Armed with her knitting needles, Lennartz-Lembeck aims to return significance to words representing values that "we are all familiar with but that have become little more than meaningless shells." The German word for courage, "Mut," is stitched on one of her signs. On the sidewalks of Cologne, pedestrians are confronted with the word "Idee" (idea) hanging on a lamppost. "Raum" (space) reads another sign, hanging on a pole by a deserted lake.

Unlike some knitting guerrillas who follow the lead of traditional graffiti artists like Banksy and keep their identities secret, Lennartz-Lembeck has taken on the role of yarnbombing ambassador, installing her creations openly and during the daytime, which often spurs conversation with curious strangers.

Going Global

Over the last several years knitting has evolved from a grandmotherly hobby to a trendy diversion, but American Magda Sayeg is commonly credited with taking the trend to the streets as the creator of the yarnbombing movement in 2005. Within a few years the Houston, Texas resident had a large enough "granny graffiti" following to create her own crew of yarnbombers, who called themselves Knitta Please.

Other groups have emerged around the world, including in Germany, with outfits like the Katernberger Strickguerilla in Essen and the Dortmund-based Strick & Liesel. The Dortmund duo has already made headlines by using knitting to protest nuclear power, a controversial topic in the country. Their project, called "Fluffy Throw-up," involves knitting yellow-and-black radioactive warning signs onto everything from tree trunks to street lamps.

While Lennartz-Lembeck's goals don't mirror the more subversive yarnstormers like Strick & Liesel, she does say that social and political questions always play a role in her work. "I understand it as a means of disruption, even though it's done in an affectionate way," she explains.

Her bigger pieces take weeks of work. The tree sweater in Velbert, for example, required 200 hours and 400,000 stitches to complete. But much of her work, like the single-word pieces, is more compact and easily shipped abroad for installation. Since she began in 2010, Lennartz-Lembeck has sent 162 works to 32 cities in eight countries around the world. But what makes them special is her use of each country's native language -- even the tags she attaches with information on their origin are translated accordingly.

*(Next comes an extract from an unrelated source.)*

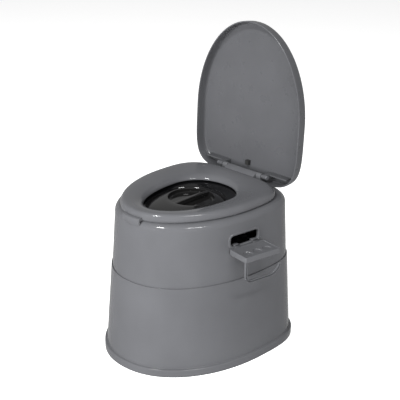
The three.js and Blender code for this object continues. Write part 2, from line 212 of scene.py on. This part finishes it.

A bright-yellow knit sign proclaiming "Futuro," the Spanish word for future, found a new home in Spain. One of her knit flowers can be seen hanging from a tree in Haiti, where it was sent after the country's devastating 2010 earthquake. Meanwhile she's expecting photos of a new installation after a recent shipment to France, while four other pieces were just mailed to the US. Belarus and Iceland are next, she says.

"Besides that I'm finishing entire sentences. In the long-run there will be a story," Lennartz-Lembeck told SPIEGEL ONLINE. "The project is constantly changing and growing."